In granting Klingensmith's petition for an injunction, the trial court found that Mikulaco's conduct constituted harassment as defined in Code of Civil Procedure section 527.6.*fn1 Mikulaco devotes his brief on appeal to rearguing the evidence presented at the hearing. He acknowledges that this is "a case of credibility and character" (original boldface), arguing the restraining order was "granted under false pretenses" and obtained with "misleading information an [sic] outright lies." He insists Klingensmith sought the restraining order for an improper motive: to retaliate against Mikulaco for having reported to county code enforcement officials that Klingensmith was living on vacant land without proper permits or a septic tank.

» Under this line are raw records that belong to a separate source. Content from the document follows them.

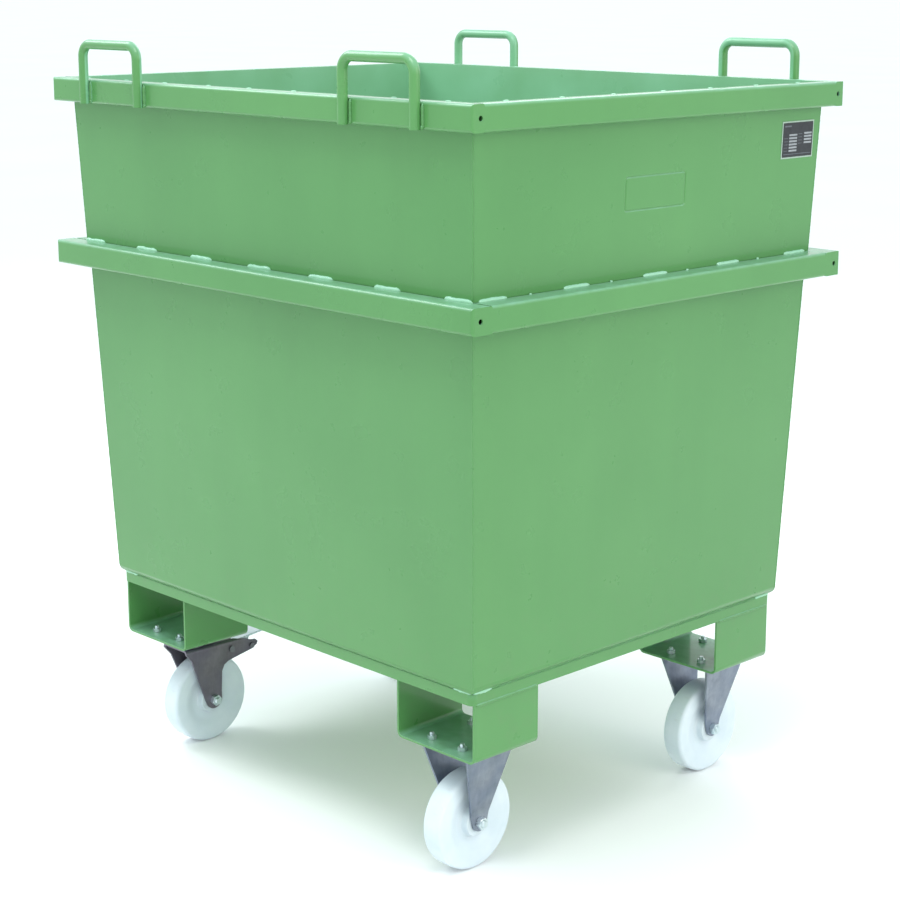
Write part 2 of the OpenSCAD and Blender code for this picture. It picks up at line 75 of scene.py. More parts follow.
class Shape:
    """Closed surfaces collected one after another, then made into one object."""

    def __init__(self):
        self.verts, self.faces = [], []

    def skin(self, rings, closed=False):
        """Skins rings of points, in order. Open stacks get a flat cap at each end."""
        base, n = len(self.verts), len(rings[0])
        for ring in rings:
            self.verts.extend(ring)
        count = len(rings) if closed else len(rings) - 1
        for i in range(count):
            a, b = base + i * n, base + (i + 1) % len(rings) * n
            self.faces.extend((a + j, a + (j + 1) % n, b + (j + 1) % n, b + j) for j in range(n))
        if not closed:
            self.faces.append(tuple(base + j for j in reversed(range(n))))
            self.faces.append(tuple(base + (len(rings) - 1) * n + j for j in range(n)))

    def plate(self, outline, lift):
        """A flat closed outline given some thickness along the vector lift."""
        self.skin([outline, [p + lift for p in outline]])

    def make(self, name, material, body, slot, smooth_angle, origin=None):
        """Makes the object, smooth up to an angle in degrees, with its origin at a given point."""
        mesh = bpy.data.meshes.new(name)
        shift = origin or Vector()
        mesh.from_pydata([Vector(v) - shift for v in self.verts], [], self.faces)
        bm = bmesh.new()
        bm.from_mesh(mesh)
        bmesh.ops.recalc_face_normals(bm, faces=bm.faces)
        bm.to_mesh(mesh)
        bm.free()
        for face in mesh.polygons:
            face.use_smooth = True
        mesh.set_sharp_from_angle(angle=math.radians(smooth_angle))
        mesh.materials.append(material)
        obj = bpy.data.objects.new(name, mesh)
        obj.location = shift
        bpy.context.scene.collection.objects.link(obj)
        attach(obj, body)
        return obj


def across_axis(axis, turn=0.0):
    """Two unit vectors square to the axis and to each other, turned about it by an angle."""
    u = Matrix.Rotation(turn, 3, axis) @ axis.orthogonal().normalized()
    return u, axis.cross(u)


def on_circle(centre, u, v, radius, angle):
    return centre + (u * math.cos(angle) + v * math.sin(angle)) * radius


def circle_points(centre, u, v, radius, count):
    step = 2 * math.pi / count
    return [on_circle(centre, u, v, radius, i * step) for i in range(count)]


def lathe(shape, profile, origin, axis, count):
    """Turns a closed profile of (distance along the axis, radius) about the axis."""
    u, v = across_axis(axis)
    shape.skin([circle_points(origin + axis * a, u, v, r, count) for a, r in profile], True)


def arc(cx, cy, radius, start, end, steps):
    """Points of an arc in a profile, between two angles in degrees."""
    angles = [math.radians(start + (end - start) * i / steps) for i in range(steps + 1)]
    return [(cx + radius * math.cos(a), cy + radius * math.sin(a)) for a in angles]


# ---------- materials ----------

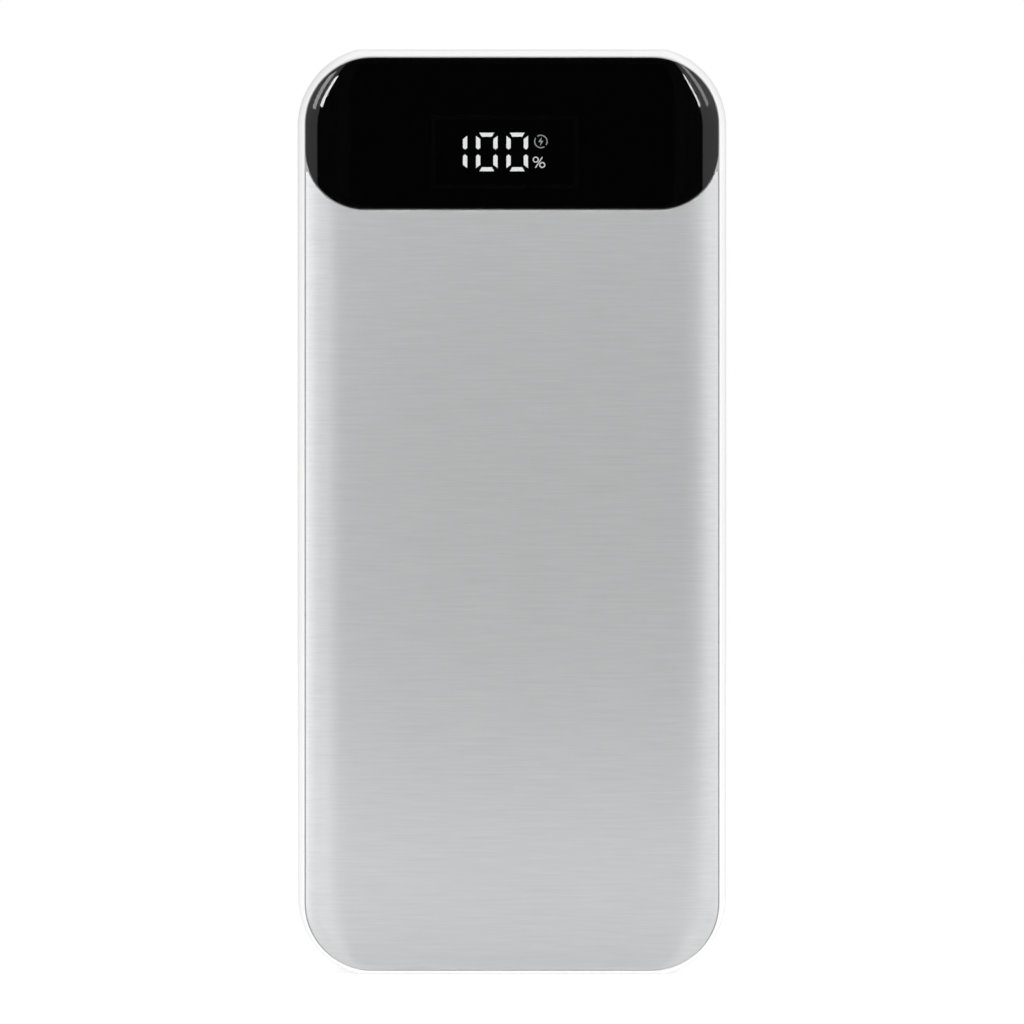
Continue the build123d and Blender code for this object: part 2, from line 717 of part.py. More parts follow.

While these points may have been appropriate argument in the trial court, arguing them on appeal suggests Mikulaco misunderstands our standard of review. It is not our role to reweigh the evidence or make findings regarding credibility. Under California law, "[t]he power to judge the credibility of witnesses and to resolve conflicts in the testimony is vested in the trial court . . . ." (In re Carpenter (1995) 9 Cal.4th 634, 646.) "Where there is conflicting testimony, reviewing courts recognize that the trier of the facts has the better opportunity to judge the credibility of witnesses. In such a case the trial court's findings of fact, to the extent that they rest upon an evaluation of credibility, should be regarded as conclusive on appeal." (Estate of Fries (1965) 238 Cal.App.2d 558, 561, italics added; see also Beck Development Co. v. Southern Pacific Transportation Co. (1996) 44 Cal.App.4th 1160, 1204.) The trial judge assessed the parties' credibility and resolved conflicting evidence in favor of Klingensmith. We cannot do otherwise.


The order granting the restraining order is affirmed.